Verizon Launches Mobile Telehealth Clinics in Miami

 
 
By Brian T. Horowitz  |  Posted 2013-07-27 Email Print this article Print
 
 
 
 
 
 
 

The Verizon Foundation and Children's Health Fund are collaborating to bring mobile clinics to several cities, starting with a telehealth project in Miami.            

The Verizon Foundation and the Children's Health Fund have launched an initiative to bring mobile clinics throughout the United States, beginning with a telehealth project involving the University of Miami.

Announced on July 25, the initiative involves a mobile medical clinic connected to Verizon's 4G Long Term Extension (LTE) network. Verizon will also provide enterprise-grade routers and small antennas. Previously, generators and metal skins blocked the wireless signals on mobile health vehicles, according to Anthony Llompart, director of health care programs for Verizon Foundation, a division of Verizon that aims to solve problems in education, health care and energy management using technology.

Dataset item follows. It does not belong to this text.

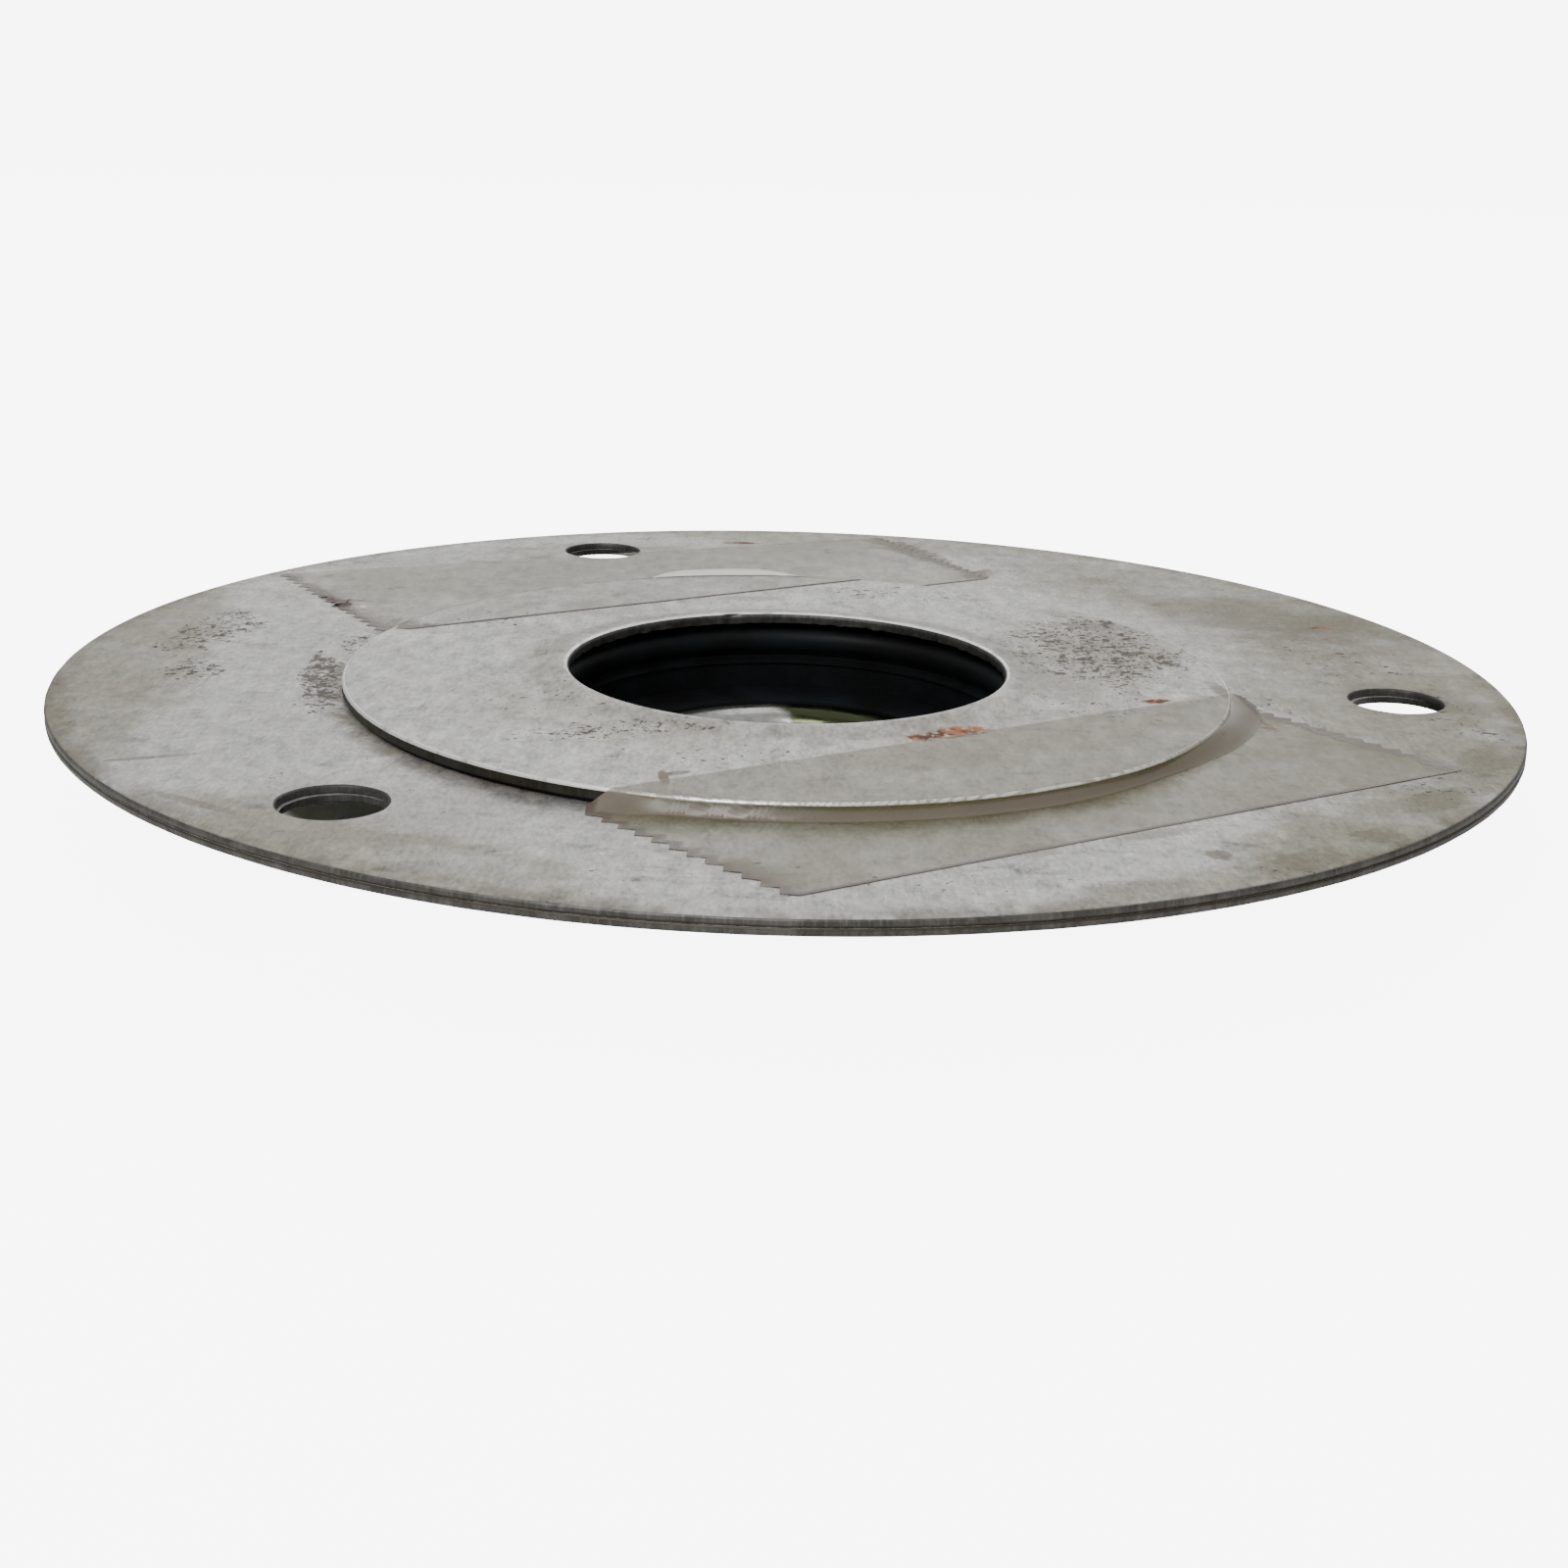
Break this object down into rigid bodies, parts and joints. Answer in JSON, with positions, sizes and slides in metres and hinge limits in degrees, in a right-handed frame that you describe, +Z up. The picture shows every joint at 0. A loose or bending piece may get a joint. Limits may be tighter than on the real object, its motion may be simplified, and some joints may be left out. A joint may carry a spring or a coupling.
{
  "type": "floating drain seal plate",
  "caption": "Round bolted flange with a rubber drain seal that floats sideways under a raised steel cover ring, held by strips of clear tape.",
  "frame": {"origin": "on the flange axis, at the foot of the bottom ring", "axes": "+Z up out of the cover ring, +Y the way the seal floats from its rest"},
  "size_m": [0.254, 0.254, 0.0238],
  "materials": {
    "flange_steel": "dull, scratched and stained",
    "cover_steel": "dull, lightly pitted",
    "plain_steel": "mill finish",
    "bright_steel": "bright pressed",
    "rubber": "matt moulded",
    "tape_film": "clear film, slightly yellow"
  },
  "bodies": {
    "flange": {"upper_flange_plate": "flange_steel"},
    "lower_plate": {"lower_flange_plate": "flange_steel"},
    "seal": {"cover_ring": "cover_steel", "top_gasket": "rubber", "seal_sleeve": "rubber", "bottom_gasket": "rubber", "retaining_washer": "plain_steel", "clamp_band": "plain_steel", "bottom_ring": "bright_steel", "tape_strip_front": "tape_film", "tape_strip_rear": "tape_film"}
  },
  "joints": [
    {"name": "seal_float", "type": "slide", "parent": "flange", "child": "seal", "axis": [0, 1, 0], "range_m": [0, 0.025]},
    {"name": "lower_plate_turn", "type": "hinge", "parent": "flange", "child": "lower_plate", "pos_m": [0, 0, 0.0175], "axis": [0, 0, 1], "continuous": true}
  ]
}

The project, which started in late 2012, provides a way for children who lack access to health care due to socioeconomic and geographic circumstances to connect with University of Miami doctors and clinicians over a 4G LTE broadband connection, according to Verizon.

In addition, 4G LTE will allow University of Miami doctors and clinicians to access EHRs in real time, Verizon said.

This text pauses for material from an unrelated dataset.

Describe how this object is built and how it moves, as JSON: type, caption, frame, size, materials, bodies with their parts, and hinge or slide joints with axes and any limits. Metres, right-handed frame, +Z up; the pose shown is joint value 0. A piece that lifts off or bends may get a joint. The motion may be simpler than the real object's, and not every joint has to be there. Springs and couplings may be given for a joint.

"For many families, a long trip to a doctor means a day without work for the parent and puts their paycheck, and potentially their employment, at risk," Dr. Lisa Gwynn, medical director of the pediatric mobile clinic and assistant professor of pediatrics at the Miller School, said in a statement. "As a result, medical conditions that could be prevented or cured are left untreated, and the only health care many of these children receive is at the emergency room."

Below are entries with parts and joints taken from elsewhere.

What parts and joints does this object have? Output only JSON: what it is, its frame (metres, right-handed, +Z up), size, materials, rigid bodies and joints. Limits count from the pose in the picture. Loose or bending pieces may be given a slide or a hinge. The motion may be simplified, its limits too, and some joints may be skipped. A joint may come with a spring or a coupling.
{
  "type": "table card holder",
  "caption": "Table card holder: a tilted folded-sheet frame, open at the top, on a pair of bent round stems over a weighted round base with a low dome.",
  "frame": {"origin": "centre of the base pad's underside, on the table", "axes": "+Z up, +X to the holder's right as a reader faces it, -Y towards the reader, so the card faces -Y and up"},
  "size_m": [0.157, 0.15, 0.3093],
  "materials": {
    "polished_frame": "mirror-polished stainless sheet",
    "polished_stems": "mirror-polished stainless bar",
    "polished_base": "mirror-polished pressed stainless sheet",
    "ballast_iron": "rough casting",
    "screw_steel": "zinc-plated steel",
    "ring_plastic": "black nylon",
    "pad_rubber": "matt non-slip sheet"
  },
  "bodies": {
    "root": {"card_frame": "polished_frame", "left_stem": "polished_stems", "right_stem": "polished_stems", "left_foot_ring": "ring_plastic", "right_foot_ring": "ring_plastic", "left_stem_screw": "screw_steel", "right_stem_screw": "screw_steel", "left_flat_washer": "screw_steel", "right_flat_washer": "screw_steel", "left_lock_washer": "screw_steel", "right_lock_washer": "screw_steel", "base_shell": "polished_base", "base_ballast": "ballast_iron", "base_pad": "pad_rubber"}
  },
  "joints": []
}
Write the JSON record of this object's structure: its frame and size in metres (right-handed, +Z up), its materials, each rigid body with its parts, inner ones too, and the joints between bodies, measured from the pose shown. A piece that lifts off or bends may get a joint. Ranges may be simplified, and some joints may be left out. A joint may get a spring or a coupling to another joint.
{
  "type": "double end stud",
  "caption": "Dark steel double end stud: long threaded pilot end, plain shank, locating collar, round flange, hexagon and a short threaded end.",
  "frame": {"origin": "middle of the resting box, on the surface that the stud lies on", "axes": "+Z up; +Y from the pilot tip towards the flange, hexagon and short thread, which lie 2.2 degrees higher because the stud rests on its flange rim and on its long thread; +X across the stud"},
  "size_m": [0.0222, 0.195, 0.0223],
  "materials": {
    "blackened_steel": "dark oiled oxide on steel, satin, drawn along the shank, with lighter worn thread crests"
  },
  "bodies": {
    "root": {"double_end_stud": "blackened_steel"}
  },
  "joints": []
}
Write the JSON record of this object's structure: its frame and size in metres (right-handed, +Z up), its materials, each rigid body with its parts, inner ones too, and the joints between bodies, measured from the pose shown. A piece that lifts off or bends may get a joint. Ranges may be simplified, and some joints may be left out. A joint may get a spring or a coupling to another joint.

In Miami the mobile medical clinic will use the University of Miami's telehealth program. The program will provide access to specialists on certain days, including dermatologists, cardiologists, endocrinologists and nutrition experts. Through secure live video conferencing, University of Miami physicians and staff will be able to monitor patients' vital signs, perform advanced screenings and observe patients virtually in real time, Llompart said.

"This telemedicine system is much more than a video chat," Daniel Armstrong, executive vice chair of the department of pediatrics at the University of Miami Miller School of Medicine, said in a statement. "It allows our health care providers to not only see and interact with patients via live video, but also to monitor vital signs; perform advanced screenings and tests; and observe their outcomes—all in real time."

Founded in 1987 by singer/songwriter Paul Simon and pediatrician/advocate Irwin Redlener, the Children's Health Fund provides mobile-based health care to homeless and low-income children and their families.

Verizon and the Children's Health Fund plan to roll out additional health IT projects in Dallas, Detroit, Phoenix, New York and San Francisco.

"Children's Health Fund has been operating mobile medical clinics for 26 years, but these sophisticated technology upgrades from Verizon are helping us to create the next generation of mobile care, with real-time connectivity that enables doctors, patients and resources at our hospital affiliates like the University of Miami Miller School of Medicine to communicate like never before," Jeb Weisman, CIO for the Children's Health Fund, said in a statement.

"Technology supporting telemedicine is not new, but this Verizon 4G LTE solution enables the University of Miami Miller School of Medicine and Children's Health Fund pediatric mobile clinic to deliver critical specialty care to needy children and their families—care they would normally find difficult to receive because of geographic or financial reasons," Verizon's Llompart said in a statement. "This levels health care access and quality for these families and makes the partnership ideal for Verizon's Innovative Healthcare Initiative."

Telehealth is a becoming more of an accepted alternative to in-person office visits. About 17 million U.S. broadband households, or 1 in 5, say they would participate in a live chat with health experts, according to a July 23 report by research firm Parks Associates. In addition, 74 percent of consumers are willing to participate in telehealth sessions, revealed a March 4 Cisco survey carried out by research firm InsightExpress.